▶ [WORK TO COMPLETE] It is required that all of the data be written out exactly.

▶ [RECORDED INFORMATION]
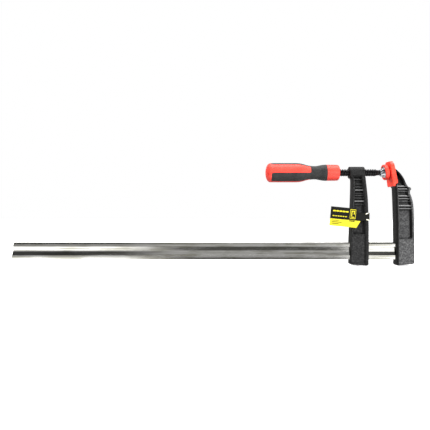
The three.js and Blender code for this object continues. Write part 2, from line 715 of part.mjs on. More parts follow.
function tagCard() {
  const outline = [
    [0, 0],
    [CARD_WIDTH + 1.5, 0],
    [CARD_WIDTH + CARD_BAND_OVERRUN, CARD_BAND_HEIGHT],
    [CARD_WIDTH, CARD_BAND_HEIGHT],
    [CARD_WIDTH, CARD_HEIGHT],
    [0, CARD_HEIGHT],
  ];
  const geometry = slab(outline, 0, CARD_THICKNESS);
  geometry.rotateY(THREE.MathUtils.degToRad(CARD_TILT));
  geometry.translate(
    SLIDE_OUTER - CARD_LEFT_OF_ARM,
    -STRAP_OUTER_Y - FIT_GAP - CARD_THICKNESS,
    AXIS_Z - CARD_BELOW_AXIS,
  );
  return geometry;
}

// ---- Materials and assembly ---------------------------------------------------------------------

function material(color, roughness, metalness) {
  return new THREE.MeshStandardMaterial({ color, roughness, metalness });
}

const platedSteel = () => material(0xb9b8b0, 0.25, 1);
const hammeredPaint = () => material(0x2a2a2a, 0.55, 0);
const blackenedSteel = () => material(0x141414, 0.4, 0.6);
const redPlastic = () => material(0xe8442f, 0.35, 0);
const softGrip = () => material(0x2f2f30, 0.7, 0);
const printedCard = () => material(0x17170f, 0.5, 0);

function node(name, geometry, finish) {
  const mesh = new THREE.Mesh(geometry, finish);
  mesh.name = name;
  return mesh;
}

const clamp = new THREE.Group();
clamp.add(
  node("rail", geometryOf(rail()), platedSteel()),
  node("fixed_jaw", geometryOf(fixedJaw()), hammeredPaint()),
  node("fixed_jaw_cap", geometryOf(fixedCap()), redPlastic()),
  node("sliding_jaw", geometryOf(slidingJaw()), hammeredPaint()),
  node("spindle", spindle(), blackenedSteel()),
  node("swivel_ball", swivelBall(), platedSteel()),
  node("swivel_plate", swivelPlate(), platedSteel()),
  node("swivel_cap", swivelCap(), redPlastic()),
  node("handle_core", geometryOf(handleCore()), redPlastic()),
  node("handle_grip", geometryOf(handleGrip()), softGrip()),
  node("tag_strap", geometryOf(tagStrap()), printedCard()),
  node("tag_card", tagCard(), printedCard()),
);
["upper", "lower"].forEach((place, i) => {
  const pin = pinGeometry(pinHeights()[i], PIN_DIAMETER / 2, PIN_FRONT, PIN_BACK);
  clamp.add(node(`fixed_jaw_pin_${place}`, pin, platedSteel()));
});

export default clamp;
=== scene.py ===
"""Looks for an F clamp: cast jaws, plated rail, threaded spindle, two-part handle, swivel pad and hang tag.

Every piece is worked out in millimetres in the clamp's own frame and put into its mesh in metres. X runs
along the rail towards the fixed jaw, -Y is the front, Z goes up the arms.
"""

import json
import logging
import math
from abc import ABC, abstractmethod
from dataclasses import dataclass, field
from enum import Enum
from functools import partial, reduce
from typing import Callable, Sequence

import bmesh
import bpy
import numpy as np
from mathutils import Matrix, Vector


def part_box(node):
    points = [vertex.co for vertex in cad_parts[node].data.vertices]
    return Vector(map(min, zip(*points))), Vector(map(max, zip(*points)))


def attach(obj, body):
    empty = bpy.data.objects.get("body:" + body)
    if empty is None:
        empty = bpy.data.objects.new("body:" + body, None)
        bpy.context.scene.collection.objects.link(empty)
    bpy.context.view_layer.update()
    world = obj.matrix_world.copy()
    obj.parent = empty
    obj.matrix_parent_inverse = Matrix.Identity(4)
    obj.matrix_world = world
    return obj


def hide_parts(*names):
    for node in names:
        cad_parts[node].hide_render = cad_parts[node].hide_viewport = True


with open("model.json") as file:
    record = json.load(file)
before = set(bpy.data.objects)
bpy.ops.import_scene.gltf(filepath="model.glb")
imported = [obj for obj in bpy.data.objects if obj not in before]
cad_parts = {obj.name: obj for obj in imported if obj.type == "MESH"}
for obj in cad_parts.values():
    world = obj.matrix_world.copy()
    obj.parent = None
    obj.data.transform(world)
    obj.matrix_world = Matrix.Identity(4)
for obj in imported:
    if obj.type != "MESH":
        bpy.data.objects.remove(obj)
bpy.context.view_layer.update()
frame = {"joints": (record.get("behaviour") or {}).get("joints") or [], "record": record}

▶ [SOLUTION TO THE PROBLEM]
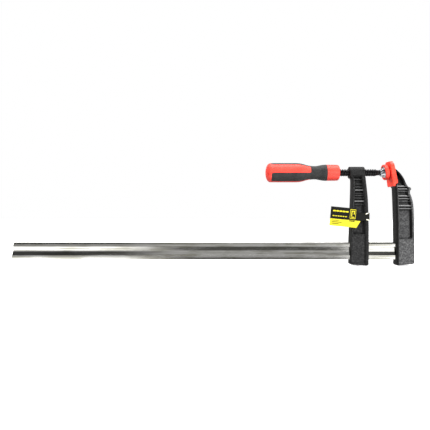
The three.js and Blender code for this object continues. Write part 2, from line 715 of part.mjs on. More parts follow.
function tagCard() {
  const outline = [
    [0, 0],
    [CARD_WIDTH + 1.5, 0],
    [CARD_WIDTH + CARD_BAND_OVERRUN, CARD_BAND_HEIGHT],
    [CARD_WIDTH, CARD_BAND_HEIGHT],
    [CARD_WIDTH, CARD_HEIGHT],
    [0, CARD_HEIGHT],
  ];
  const geometry = slab(outline, 0, CARD_THICKNESS);
  geometry.rotateY(THREE.MathUtils.degToRad(CARD_TILT));
  geometry.translate(
    SLIDE_OUTER - CARD_LEFT_OF_ARM,
    -STRAP_OUTER_Y - FIT_GAP - CARD_THICKNESS,
    AXIS_Z - CARD_BELOW_AXIS,
  );
  return geometry;
}

// ---- Materials and assembly ---------------------------------------------------------------------

function material(color, roughness, metalness) {
  return new THREE.MeshStandardMaterial({ color, roughness, metalness });
}

const platedSteel = () => material(0xb9b8b0, 0.25, 1);
const hammeredPaint = () => material(0x2a2a2a, 0.55, 0);
const blackenedSteel = () => material(0x141414, 0.4, 0.6);
const redPlastic = () => material(0xe8442f, 0.35, 0);
const softGrip = () => material(0x2f2f30, 0.7, 0);
const printedCard = () => material(0x17170f, 0.5, 0);

function node(name, geometry, finish) {
  const mesh = new THREE.Mesh(geometry, finish);
  mesh.name = name;
  return mesh;
}

const clamp = new THREE.Group();
clamp.add(
  node("rail", geometryOf(rail()), platedSteel()),
  node("fixed_jaw", geometryOf(fixedJaw()), hammeredPaint()),
  node("fixed_jaw_cap", geometryOf(fixedCap()), redPlastic()),
  node("sliding_jaw", geometryOf(slidingJaw()), hammeredPaint()),
  node("spindle", spindle(), blackenedSteel()),
  node("swivel_ball", swivelBall(), platedSteel()),
  node("swivel_plate", swivelPlate(), platedSteel()),
  node("swivel_cap", swivelCap(), redPlastic()),
  node("handle_core", geometryOf(handleCore()), redPlastic()),
  node("handle_grip", geometryOf(handleGrip()), softGrip()),
  node("tag_strap", geometryOf(tagStrap()), printedCard()),
  node("tag_card", tagCard(), printedCard()),
);
["upper", "lower"].forEach((place, i) => {
  const pin = pinGeometry(pinHeights()[i], PIN_DIAMETER / 2, PIN_FRONT, PIN_BACK);
  clamp.add(node(`fixed_jaw_pin_${place}`, pin, platedSteel()));
});

export default clamp;
=== scene.py ===
"""Looks for an F clamp: cast jaws, plated rail, threaded spindle, two-part handle, swivel pad and hang tag.

Every piece is worked out in millimetres in the clamp's own frame and put into its mesh in metres. X runs
along the rail towards the fixed jaw, -Y is the front, Z goes up the arms.
"""

import json
import logging
import math
from abc import ABC, abstractmethod
from dataclasses import dataclass, field
from enum import Enum
from functools import partial, reduce
from typing import Callable, Sequence

import bmesh
import bpy
import numpy as np
from mathutils import Matrix, Vector


def part_box(node):
    points = [vertex.co for vertex in cad_parts[node].data.vertices]
    return Vector(map(min, zip(*points))), Vector(map(max, zip(*points)))


def attach(obj, body):
    empty = bpy.data.objects.get("body:" + body)
    if empty is None:
        empty = bpy.data.objects.new("body:" + body, None)
        bpy.context.scene.collection.objects.link(empty)
    bpy.context.view_layer.update()
    world = obj.matrix_world.copy()
    obj.parent = empty
    obj.matrix_parent_inverse = Matrix.Identity(4)
    obj.matrix_world = world
    return obj


def hide_parts(*names):
    for node in names:
        cad_parts[node].hide_render = cad_parts[node].hide_viewport = True


with open("model.json") as file:
    record = json.load(file)
before = set(bpy.data.objects)
bpy.ops.import_scene.gltf(filepath="model.glb")
imported = [obj for obj in bpy.data.objects if obj not in before]
cad_parts = {obj.name: obj for obj in imported if obj.type == "MESH"}
for obj in cad_parts.values():
    world = obj.matrix_world.copy()
    obj.parent = None
    obj.data.transform(world)
    obj.matrix_world = Matrix.Identity(4)
for obj in imported:
    if obj.type != "MESH":
        bpy.data.objects.remove(obj)
bpy.context.view_layer.update()
frame = {"joints": (record.get("behaviour") or {}).get("joints") or [], "record": record}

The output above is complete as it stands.